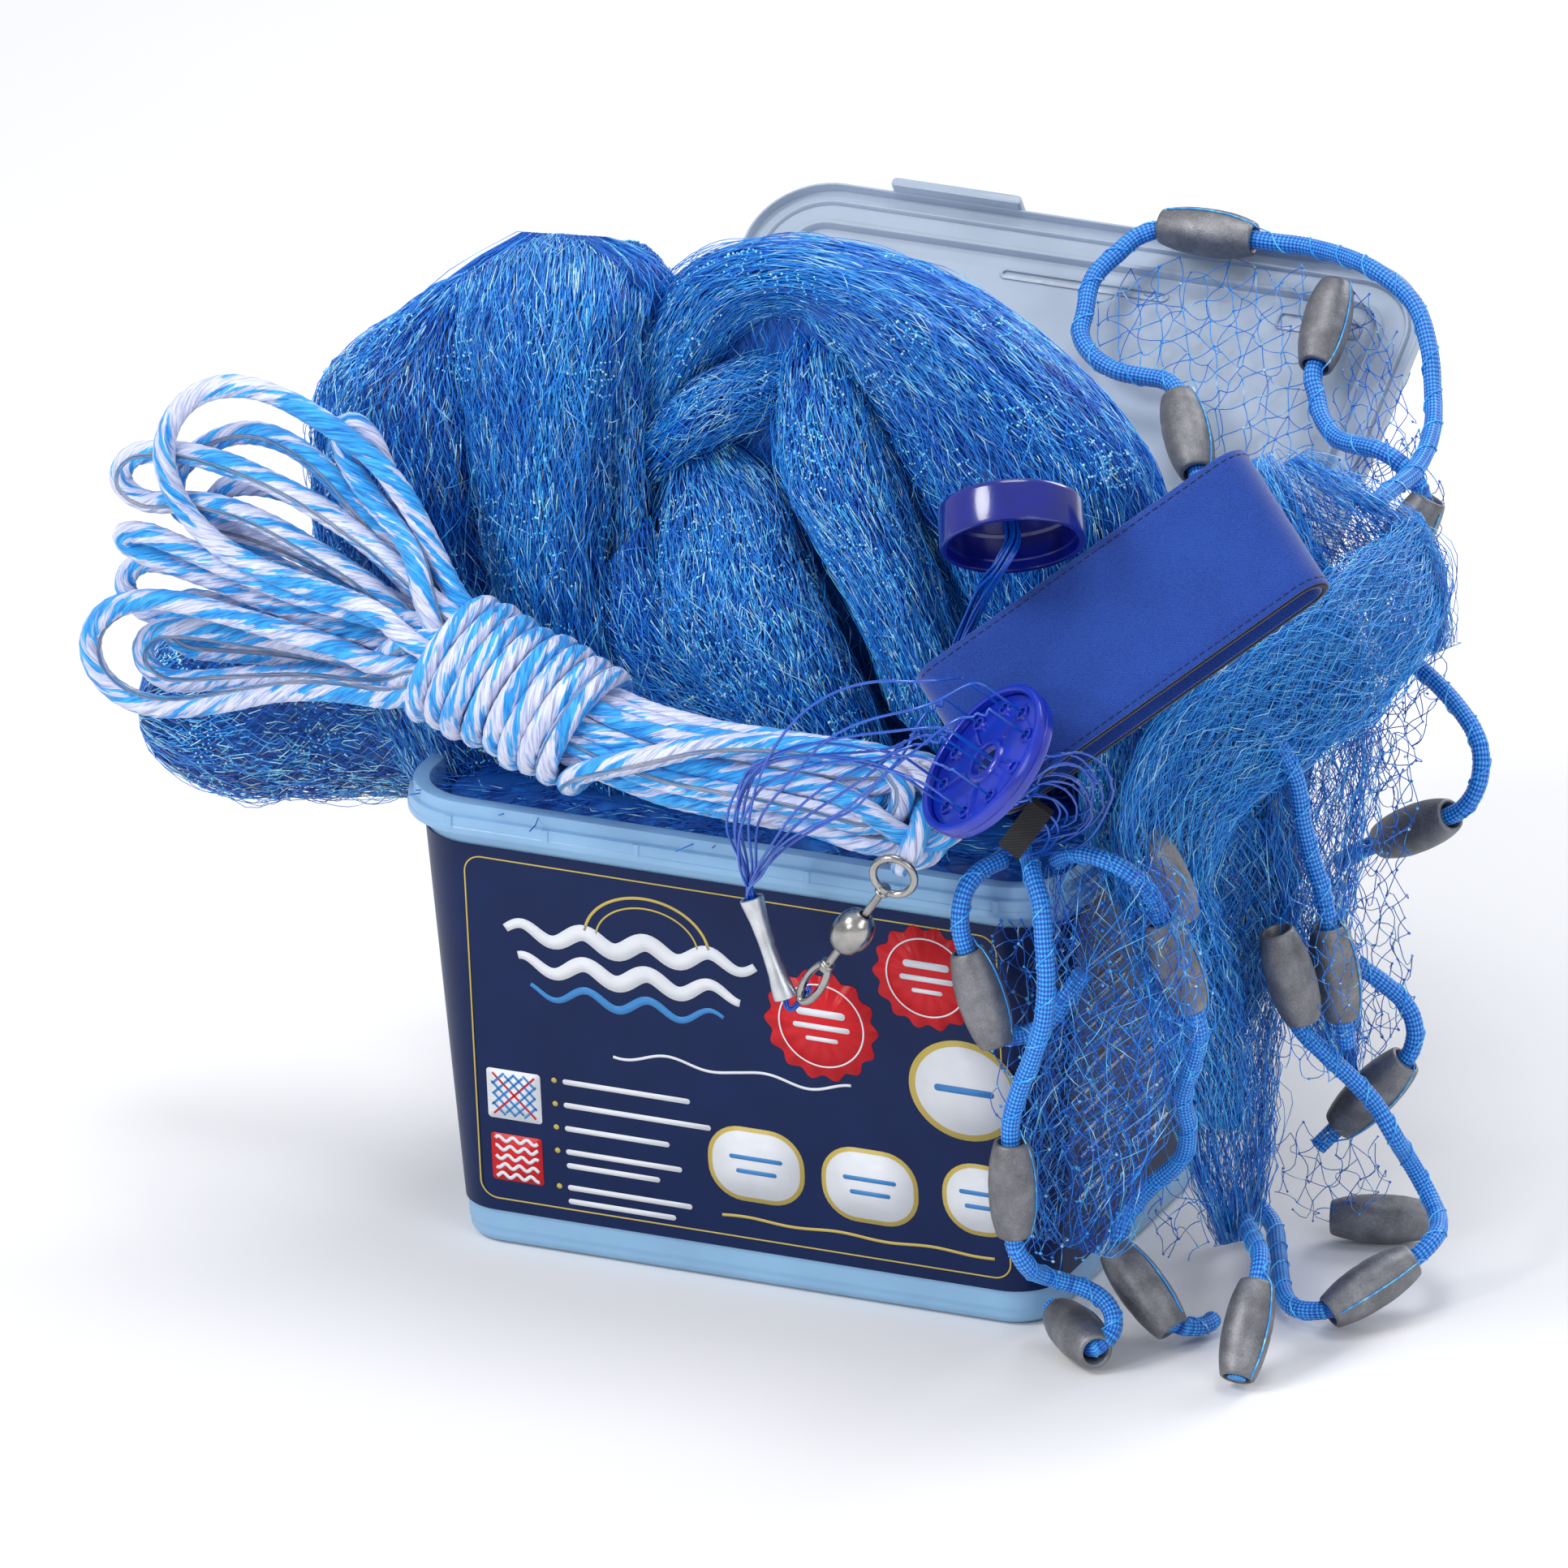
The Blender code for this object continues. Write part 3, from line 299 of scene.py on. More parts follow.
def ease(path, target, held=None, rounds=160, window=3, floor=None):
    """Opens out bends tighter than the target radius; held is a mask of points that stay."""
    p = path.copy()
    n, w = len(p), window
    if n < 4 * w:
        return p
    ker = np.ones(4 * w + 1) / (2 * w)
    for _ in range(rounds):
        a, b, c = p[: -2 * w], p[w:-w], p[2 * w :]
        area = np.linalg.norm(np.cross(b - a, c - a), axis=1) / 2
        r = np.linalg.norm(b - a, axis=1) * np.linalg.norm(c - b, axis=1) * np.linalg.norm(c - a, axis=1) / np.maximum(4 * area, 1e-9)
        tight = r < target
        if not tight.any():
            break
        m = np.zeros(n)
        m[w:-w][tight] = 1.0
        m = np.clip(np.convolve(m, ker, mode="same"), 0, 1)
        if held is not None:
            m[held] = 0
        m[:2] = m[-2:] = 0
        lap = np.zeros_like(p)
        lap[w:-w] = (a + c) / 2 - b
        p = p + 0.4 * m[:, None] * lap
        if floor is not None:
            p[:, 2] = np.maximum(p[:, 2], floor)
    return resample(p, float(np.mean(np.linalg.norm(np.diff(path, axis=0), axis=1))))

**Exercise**
Print the material verbatim, all of it.

**Reply to the exercise**
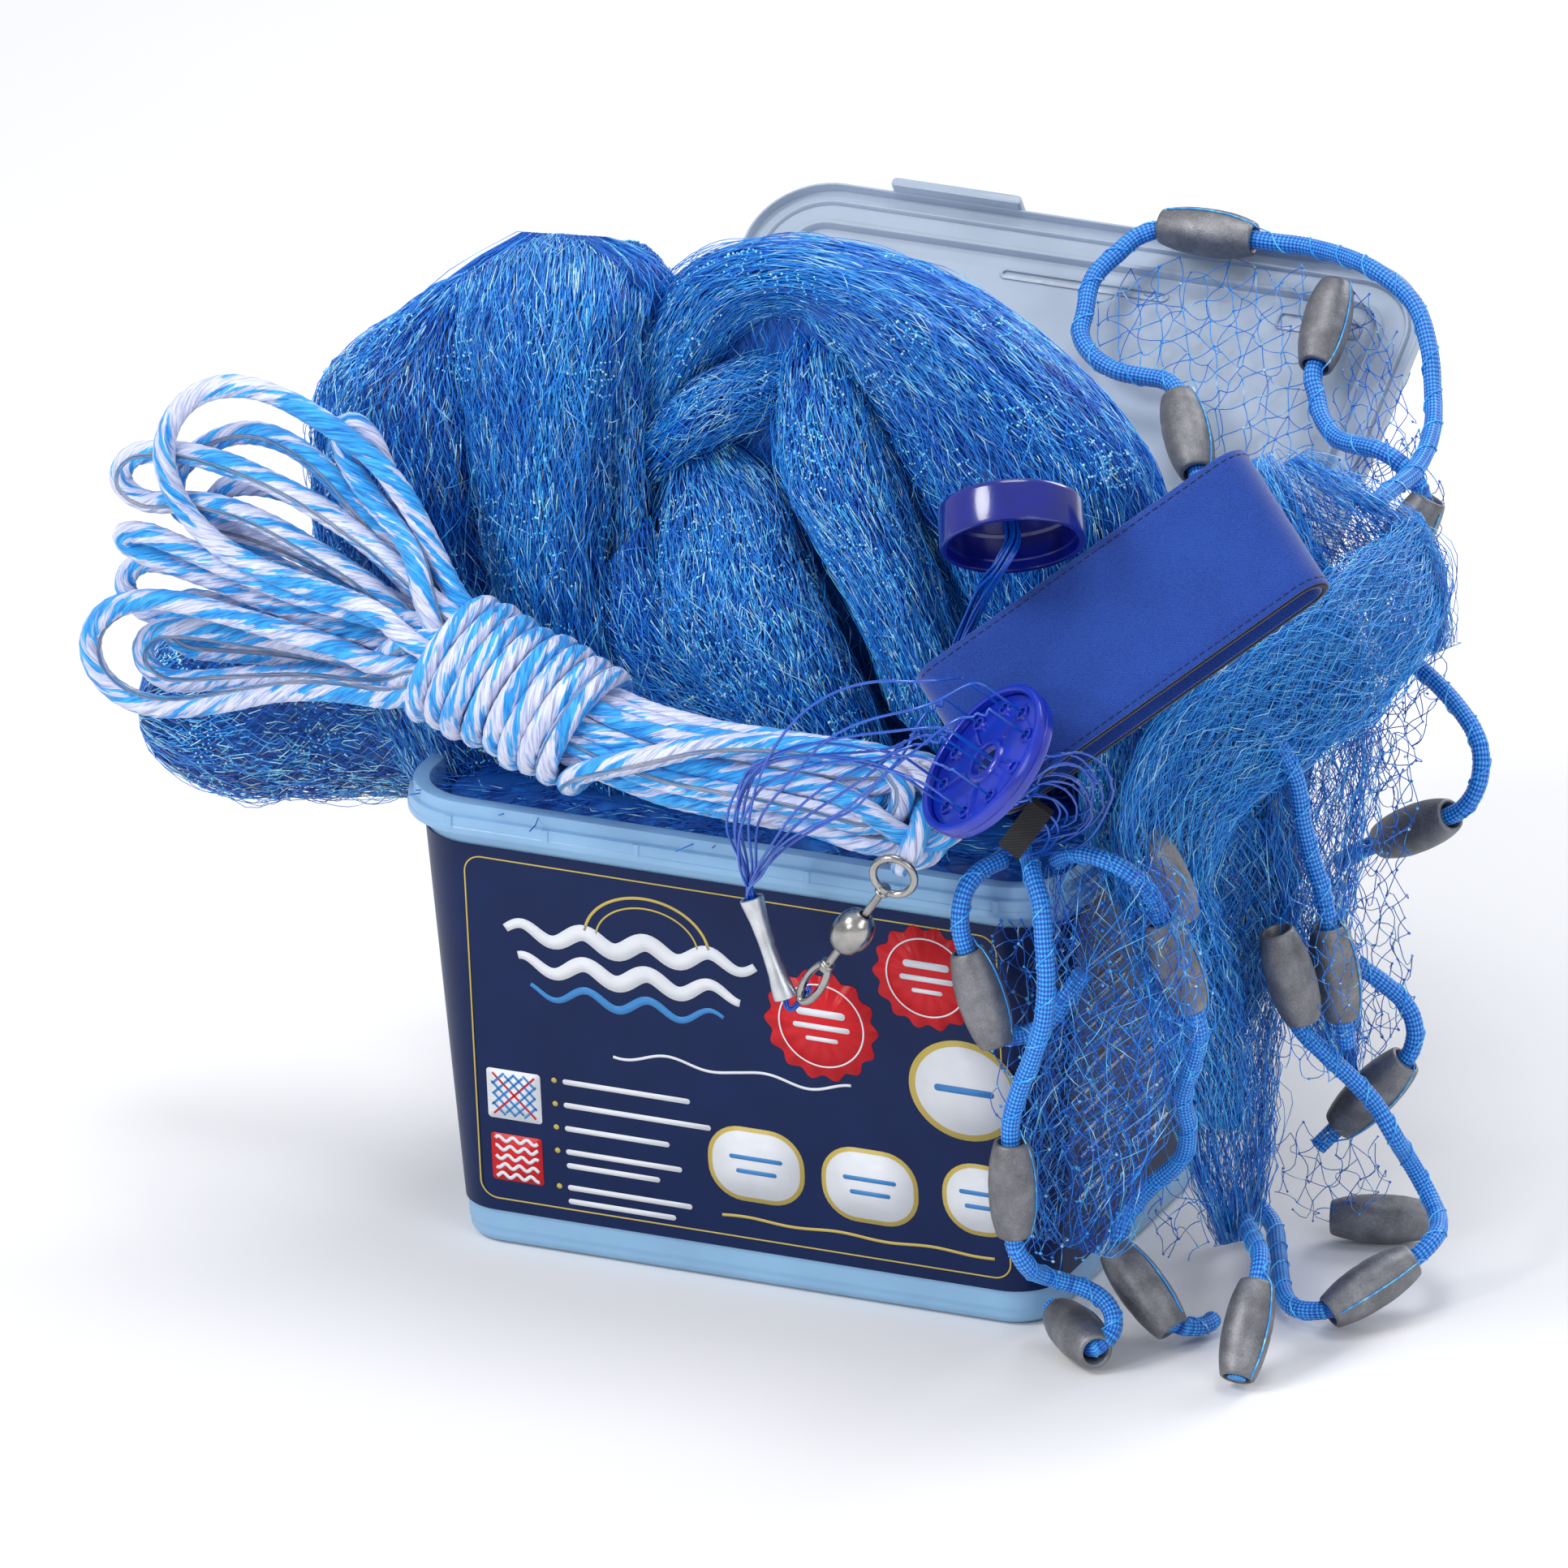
The Blender code for this object continues. Write part 3, from line 299 of scene.py on. More parts follow.
def ease(path, target, held=None, rounds=160, window=3, floor=None):
    """Opens out bends tighter than the target radius; held is a mask of points that stay."""
    p = path.copy()
    n, w = len(p), window
    if n < 4 * w:
        return p
    ker = np.ones(4 * w + 1) / (2 * w)
    for _ in range(rounds):
        a, b, c = p[: -2 * w], p[w:-w], p[2 * w :]
        area = np.linalg.norm(np.cross(b - a, c - a), axis=1) / 2
        r = np.linalg.norm(b - a, axis=1) * np.linalg.norm(c - b, axis=1) * np.linalg.norm(c - a, axis=1) / np.maximum(4 * area, 1e-9)
        tight = r < target
        if not tight.any():
            break
        m = np.zeros(n)
        m[w:-w][tight] = 1.0
        m = np.clip(np.convolve(m, ker, mode="same"), 0, 1)
        if held is not None:
            m[held] = 0
        m[:2] = m[-2:] = 0
        lap = np.zeros_like(p)
        lap[w:-w] = (a + c) / 2 - b
        p = p + 0.4 * m[:, None] * lap
        if floor is not None:
            p[:, 2] = np.maximum(p[:, 2], floor)
    return resample(p, float(np.mean(np.linalg.norm(np.diff(path, axis=0), axis=1))))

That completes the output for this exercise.